Something like the idea that you might get off a 10-hour flight and get on the wrong bus because you don’t speak the language and your brain isn’t working. Or you might fall ill and not be able to sort out how to get the proper help. Or you’ve watched enough NatGeo to know that even friendly, English-speaking Australia has all sorts of fucked up mystery animals waiting to poison you and drag you back to their family to eat you and turn your remains into tiny furniture.

Or maybe you merely end up with a dinner that is a stew full of organ meats because the word for “stew full of organ meats” in some foreign tongue is unknowably similar to our word “pizza.”

Yeah, sometimes it’s very easy to talk yourself into going to Indianapolis instead.


I believe it’s a fact that most people are fundamentally good. And if you’ve traveled at all you’ve had the experience of having a meaningful conversation through a language barrier, sometimes only using the expressive power of your face & body and proper nouns like the names of famous soccer players or idiot presidents.

So it should not surprise us — and yet it does, often nearly to the point of paralysis— that when you have an emergency in a foreign country you can usually find someone to help you, even if it requires charades, and you are, like I am, so hopeless at charades that you have been pre-denied for entry into all of the world’s mime colleges.

Think about how easy it would be for one of us to get help for someone in similar circumstances in our home country. You call a friend or look up a mechanic nearby, wave someone else down on the road, and you’ve saved someone. You’d barely expect the effort to be noticed, and yet the idea that you might expect the same in another country seems somehow beyond imagining.

Easy thought experiments like this & experiences like mine today should convince us to do *more* adventurous travel. The risks are quite low that anything goes wrong at all, let alone irreparably wrong. But worries are rarely about statistics and actual risk, are they.

And yes, traveling somewhere where “irreparably wrong” even feels like a remote possibility might require you to believe there’s at least a commensurate payoff. Even though routine activities like ordering dinner or navigating public transport might be strange or hard elsewhere, that newness has to be part of the adventure or at least offset by the pleasures on the other side of the anxious uncertainty.

And part of that payoff, fairly uncontroversially to me, is that travel meaningfully expands your world to interesting (& often great) new food & art & people and—maybe more importantly — it exposes you over and over to what can be a fairly banal truism, but one that becomes powerful the more you internalize it: we are all actually the same much more than we are different.

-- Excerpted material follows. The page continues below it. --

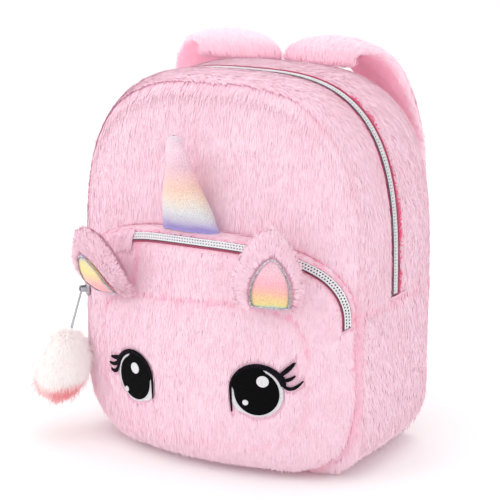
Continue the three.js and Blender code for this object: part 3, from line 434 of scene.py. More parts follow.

Setting aside the geopolitical implications of this lesson, recognizing the fundamental goodness and humanity in others affects how we live every day, who we seek out as friends, and who we advocate for and how forcefully we react when others try to deny their humanity and emphasize their Otherness.

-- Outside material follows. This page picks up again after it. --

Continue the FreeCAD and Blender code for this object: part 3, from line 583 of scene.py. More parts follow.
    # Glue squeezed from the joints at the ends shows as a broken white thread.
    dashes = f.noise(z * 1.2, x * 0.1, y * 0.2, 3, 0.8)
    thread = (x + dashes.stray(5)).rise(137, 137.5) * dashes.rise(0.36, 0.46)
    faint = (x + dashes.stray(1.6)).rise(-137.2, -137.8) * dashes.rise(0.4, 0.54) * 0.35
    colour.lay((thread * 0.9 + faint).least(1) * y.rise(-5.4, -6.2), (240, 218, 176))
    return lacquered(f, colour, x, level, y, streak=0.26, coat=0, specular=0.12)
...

Travel exposes you to the humanity of others in both large and small ways, but the more uncomfortable you make yourself, whatever your version of interpersonal discomfort is, the closer you come to understanding — really understanding — that people will mostly look out for each other face-to-face. And to the extent people and politicians forget or ignore that lesson, it becomes clearer & clearer to us that they are acting in bad faith or on bad information.

This was not meant to be some elaborate but oblique allegory about how Donald Trump is a provincial dipshit. Really the point I wanted to hammer home was to please go on that trip to the place that seems so Other it makes you nervous. Do your homework and don’t be a moron of course, but go. Buy the ticket, take the ride, as a guy I used to idolize once said. You won’t regret it and you *will* be better for it than if you *only* went to Indianapolis again.